Long before I took up photography in 1992 which was after I received a Minolta as a December 1991 Christmas gift I had always enjoyed Holiday store window displays.

Born in the rural area of Southern Maryland in October 1953 (USA) and raised on a farm one of the first Christmas seasons that I spent in a big city was that of 1972. It was in the fall of that year, as a senior in high school, I would take weekend trips to Riverdale Maryland to visit a friend who was a freshman at the University of Maryland in College Park, MD.

College Park and Riverdale are suburbs of Washington DC.

Tom, who was white and from a wealthy family in Southern Maryland graduated from Ryken High School, a Jesuits boys school, in June 1972. I, black, was not from a wealthy family attended Great Mills High School met Tom over the summer of 1972. While I do not now recall the specifics I believe that our first sexual contact took place at the Millison Plaza Hotel, in Lexington Park, MD, in the summer of 1972 which was where he may have worked part-time.

So, when in the fall that he moved to Riverdale to attend the University of Maryland at College Park, he invited me up, on weekends to check out the gay bars on 9th Street in NW and the Pier Nine in SW WDC.

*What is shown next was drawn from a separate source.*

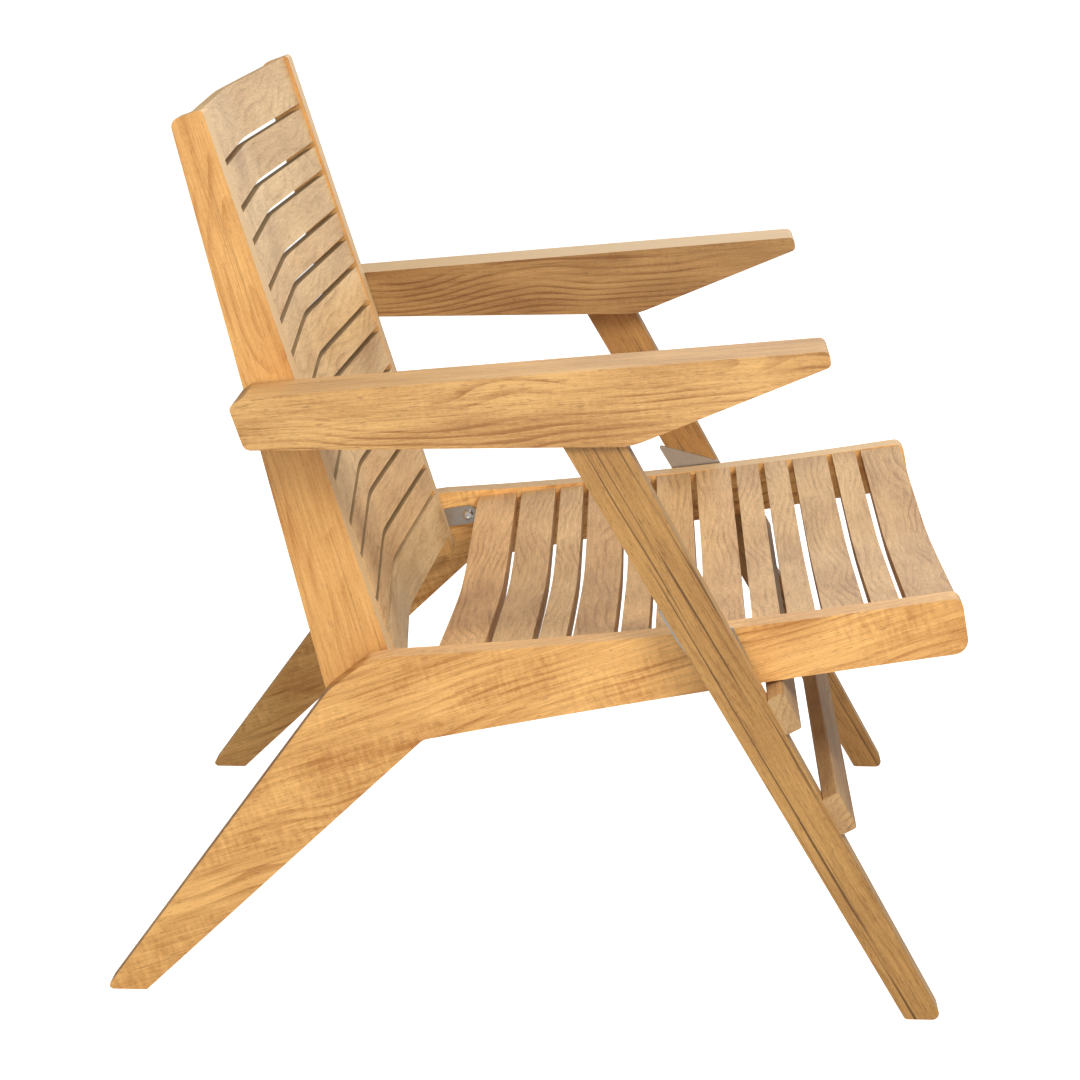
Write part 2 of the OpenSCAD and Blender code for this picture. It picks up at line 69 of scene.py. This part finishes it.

It was over the holiday season of 1972 when Tom, Allen and I would drive downtown to shop at Garfinkels, Woodies and Hechts that I first began to take more than a passing interest in holiday window displays.

One of the things that first caught my attention was the lack of black mannequins. And as we shopped at the department stores the fact that I was being watched far more than my white friends brought to mind conversations that I had had with my grandmother about the fact that black women were not allowed to try on hats in stores before purchasing them. But that white women were.

And, over the next few years, when black mannequins did appear more in store window displays ... what struck me ... was that the black mannequins did not exhibit Negroid features but, in fact, where white mannequins painted black.

And, when ever, in recent years, that I may take pictures whether it is in Washington DC, Fort Lauderdale, New York City or at the World to Obama Message Board at the Lincoln Memorial or at GLBT Equal Rights March ... the fact that I am a black male still arouses suspicion.

The same kind of suspicion that I confront when attemting photograph Holiday Windows.

I say this because, as a 55 year old black male, I am very cognitive of the fact that I could be arrested or taken to a holding cell for photographing 2008 Holiday Windows.